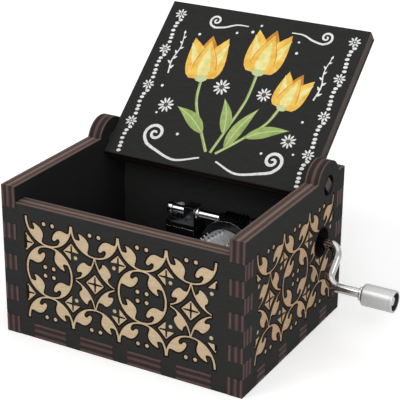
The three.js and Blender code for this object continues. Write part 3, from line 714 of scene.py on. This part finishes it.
def scroll(x, y, size, turns, start, hand, tail, width):
    """A chalk scroll: a spiral that runs out into a tail."""
    share = np.linspace(0, 1, 64)
    angle = start + hand * 2 * np.pi * turns * share
    radius = size * (0.1 + 0.9 * share ** 1.2)
    coil = np.stack([x + radius * np.cos(angle), y + radius * np.sin(angle)], axis=1)
    lead = coil[-1] + (coil[-1] - coil[-3])
    line = np.vstack([coil[::2], smooth_line([coil[-1], lead, *tail], 8)[2:]])
    swell = 0.45 + 0.55 * np.sin(np.pi * np.linspace(0.12, 0.97, len(line)))
    return stroke(line, width * swell), WHITE


def bead_border(x, top, pitch):
    """Rosettes with seven beads after each, down one side of the lid."""
    layers = []
    beads = ((0.62, 1.8), (0.03, 2.82), (-0.07, 3.87), (-0.14, 5.18), (0.14, 6.48), (0.23, 7.48), (0.38, 8.72))
    bead = rotated(dot(0, 0, 0.6, 12, 0.42 / 0.6), 0.15)
    for row in range(4):
        y = top - pitch * row
        layers += daisy(x - 0.03 * row, y, 1.65, 8, squash=0.94)
        layers += [(bead + (x + sway - 0.07 * row, y - drop * pitch / 11), WHITE) for sway, drop in beads]
    return layers


def sprig(points, count, size):
    """A chalk twig with small leaves on alternate sides and one at its tip."""
    line = smooth_line(points, 8)
    layers = [(stroke(line, 0.42 * np.linspace(1, 0.5, len(line))), WHITE)]
    for index in range(count):
        place = int((index + 1) / (count + 1) * (len(line) - 1))
        x, y = line[place] - line[place - 1]
        angle = math.atan2(-x, y) + (0.85 if index % 2 else -0.85)
        scale = size * (1 - 0.4 * index / count)
        layers.append((rotated(petal(scale, 0.5 * scale), angle) + line[place], WHITE))
    x, y = line[-1] - line[-3]
    tip = rotated(petal(0.7 * size, 0.4 * size), math.atan2(-x, y)) + line[-1] - (0.1 * size * x, 0.1 * size * y)
    return layers + [(tip, WHITE)]


def lid_print():
    layers = bead_border(-24.3, 38.5, 11.06) + bead_border(25.0, 38.4, 10.9)
    stems = [
        [(-10.7, 21.0), (-9.2, 14.0), (-5.0, 7.0), (-1.0, 1.0)],
        [(3.5, 25.5), (3.6, 17.0), (2.0, 9.0), (0.2, 1.0)],
        [(13.2, 17.0), (11.2, 11.5), (6.5, 6.0), (1.6, 1.0)],
    ]
    layers += [(stroke(smooth_line(stem, 8), 0.75), GREEN) for stem in stems]
    layers += [(stroke(smooth_line(stem, 8) + (0.12, 0.1), 0.25), LIGHT_GREEN) for stem in stems]
    layers += blade(-4.0, 5.6, 11.5, 3.5, 1.0, 0.7) + blade(1.5, 6.6, 10.5, 3.1, 0.35, 0.6)
    layers += blade(3.2, 2.8, 13.5, 3.3, -0.36, -0.7) + blade(7.2, 6.8, 11.5, 3.2, -1.2, -0.7)
    layers += tulip(-10.8, 20.5, 13.0, 0.14) + tulip(3.5, 25.0, 13.0, -0.03) + tulip(13.4, 16.5, 10.5, -0.2)
    layers += daisy(-4.3, 19.4, 2.3, 10, 0.1, BROWN) + daisy(7.6, 19.4, 2.0, 10, 0.3, BROWN)
    layers += daisy(-17.0, 11.6, 2.2, 10, 0.2, BROWN) + daisy(18.7, 8.2, 2.0, 10, 0.5, BROWN)
    layers += [
        scroll(-16.4, 3.2, 3.0, 1.6, 0.4, 1, [(-14.6, -1.2), (-8.5, -2.9), (-2.0, -0.9)], 0.85),
        scroll(16.8, 2.2, 2.8, 1.6, 2.7, -1, [(14.8, -1.8), (8.8, -3.1), (2.6, -1.0)], 0.85),
        scroll(-13.6, 38.2, 1.9, 1.5, 1.57, 1, [(-10.4, 36.7), (-7.4, 37.9), (-4.2, 38.0)], 0.6),
        scroll(17.4, 38.4, 1.9, 1.5, 1.57, -1, [(14.2, 36.9), (11.2, 38.1), (8.0, 38.2)], 0.6),
    ]
    layers += sprig([(-20.4, 20.6), (-21.0, 24.6), (-20.2, 28.8), (-20.8, 33.0)], 7, 1.5)
    layers += sprig([(20.6, 20.4), (21.2, 24.4), (20.4, 28.6), (21.0, 32.8)], 7, 1.5)
    for x, y, radius in ((-2.5, 36.6, 0.45), (-0.8, 38.8, 0.35), (11.4, 32.6, 0.4), (10.8, 35.8, 0.32),
                         (-20.4, 16.8, 0.4), (-16.6, 33.4, 0.4), (20.2, 14.0, 0.35), (-6.6, 35.6, 0.35),
                         (-10.4, 4.2, 0.4), (13.2, 3.6, 0.35), (-18.6, 9.0, 0.32), (21.2, 5.0, 0.32)):
        layers.append((dot(x, y, radius, 10), WHITE))
    return layers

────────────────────

**GIVEN INSTRUCTION:**
Recopy the whole listing exactly.

**TASK RESPONSE:**
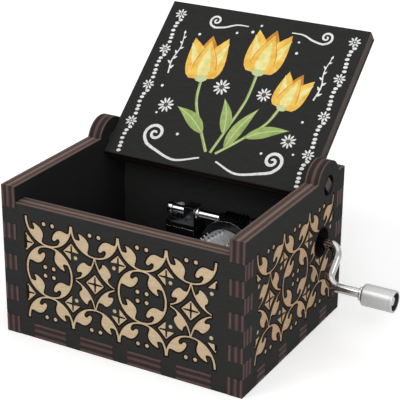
The three.js and Blender code for this object continues. Write part 3, from line 714 of scene.py on. This part finishes it.
def scroll(x, y, size, turns, start, hand, tail, width):
    """A chalk scroll: a spiral that runs out into a tail."""
    share = np.linspace(0, 1, 64)
    angle = start + hand * 2 * np.pi * turns * share
    radius = size * (0.1 + 0.9 * share ** 1.2)
    coil = np.stack([x + radius * np.cos(angle), y + radius * np.sin(angle)], axis=1)
    lead = coil[-1] + (coil[-1] - coil[-3])
    line = np.vstack([coil[::2], smooth_line([coil[-1], lead, *tail], 8)[2:]])
    swell = 0.45 + 0.55 * np.sin(np.pi * np.linspace(0.12, 0.97, len(line)))
    return stroke(line, width * swell), WHITE


def bead_border(x, top, pitch):
    """Rosettes with seven beads after each, down one side of the lid."""
    layers = []
    beads = ((0.62, 1.8), (0.03, 2.82), (-0.07, 3.87), (-0.14, 5.18), (0.14, 6.48), (0.23, 7.48), (0.38, 8.72))
    bead = rotated(dot(0, 0, 0.6, 12, 0.42 / 0.6), 0.15)
    for row in range(4):
        y = top - pitch * row
        layers += daisy(x - 0.03 * row, y, 1.65, 8, squash=0.94)
        layers += [(bead + (x + sway - 0.07 * row, y - drop * pitch / 11), WHITE) for sway, drop in beads]
    return layers


def sprig(points, count, size):
    """A chalk twig with small leaves on alternate sides and one at its tip."""
    line = smooth_line(points, 8)
    layers = [(stroke(line, 0.42 * np.linspace(1, 0.5, len(line))), WHITE)]
    for index in range(count):
        place = int((index + 1) / (count + 1) * (len(line) - 1))
        x, y = line[place] - line[place - 1]
        angle = math.atan2(-x, y) + (0.85 if index % 2 else -0.85)
        scale = size * (1 - 0.4 * index / count)
        layers.append((rotated(petal(scale, 0.5 * scale), angle) + line[place], WHITE))
    x, y = line[-1] - line[-3]
    tip = rotated(petal(0.7 * size, 0.4 * size), math.atan2(-x, y)) + line[-1] - (0.1 * size * x, 0.1 * size * y)
    return layers + [(tip, WHITE)]


def lid_print():
    layers = bead_border(-24.3, 38.5, 11.06) + bead_border(25.0, 38.4, 10.9)
    stems = [
        [(-10.7, 21.0), (-9.2, 14.0), (-5.0, 7.0), (-1.0, 1.0)],
        [(3.5, 25.5), (3.6, 17.0), (2.0, 9.0), (0.2, 1.0)],
        [(13.2, 17.0), (11.2, 11.5), (6.5, 6.0), (1.6, 1.0)],
    ]
    layers += [(stroke(smooth_line(stem, 8), 0.75), GREEN) for stem in stems]
    layers += [(stroke(smooth_line(stem, 8) + (0.12, 0.1), 0.25), LIGHT_GREEN) for stem in stems]
    layers += blade(-4.0, 5.6, 11.5, 3.5, 1.0, 0.7) + blade(1.5, 6.6, 10.5, 3.1, 0.35, 0.6)
    layers += blade(3.2, 2.8, 13.5, 3.3, -0.36, -0.7) + blade(7.2, 6.8, 11.5, 3.2, -1.2, -0.7)
    layers += tulip(-10.8, 20.5, 13.0, 0.14) + tulip(3.5, 25.0, 13.0, -0.03) + tulip(13.4, 16.5, 10.5, -0.2)
    layers += daisy(-4.3, 19.4, 2.3, 10, 0.1, BROWN) + daisy(7.6, 19.4, 2.0, 10, 0.3, BROWN)
    layers += daisy(-17.0, 11.6, 2.2, 10, 0.2, BROWN) + daisy(18.7, 8.2, 2.0, 10, 0.5, BROWN)
    layers += [
        scroll(-16.4, 3.2, 3.0, 1.6, 0.4, 1, [(-14.6, -1.2), (-8.5, -2.9), (-2.0, -0.9)], 0.85),
        scroll(16.8, 2.2, 2.8, 1.6, 2.7, -1, [(14.8, -1.8), (8.8, -3.1), (2.6, -1.0)], 0.85),
        scroll(-13.6, 38.2, 1.9, 1.5, 1.57, 1, [(-10.4, 36.7), (-7.4, 37.9), (-4.2, 38.0)], 0.6),
        scroll(17.4, 38.4, 1.9, 1.5, 1.57, -1, [(14.2, 36.9), (11.2, 38.1), (8.0, 38.2)], 0.6),
    ]
    layers += sprig([(-20.4, 20.6), (-21.0, 24.6), (-20.2, 28.8), (-20.8, 33.0)], 7, 1.5)
    layers += sprig([(20.6, 20.4), (21.2, 24.4), (20.4, 28.6), (21.0, 32.8)], 7, 1.5)
    for x, y, radius in ((-2.5, 36.6, 0.45), (-0.8, 38.8, 0.35), (11.4, 32.6, 0.4), (10.8, 35.8, 0.32),
                         (-20.4, 16.8, 0.4), (-16.6, 33.4, 0.4), (20.2, 14.0, 0.35), (-6.6, 35.6, 0.35),
                         (-10.4, 4.2, 0.4), (13.2, 3.6, 0.35), (-18.6, 9.0, 0.32), (21.2, 5.0, 0.32)):
        layers.append((dot(x, y, radius, 10), WHITE))
    return layers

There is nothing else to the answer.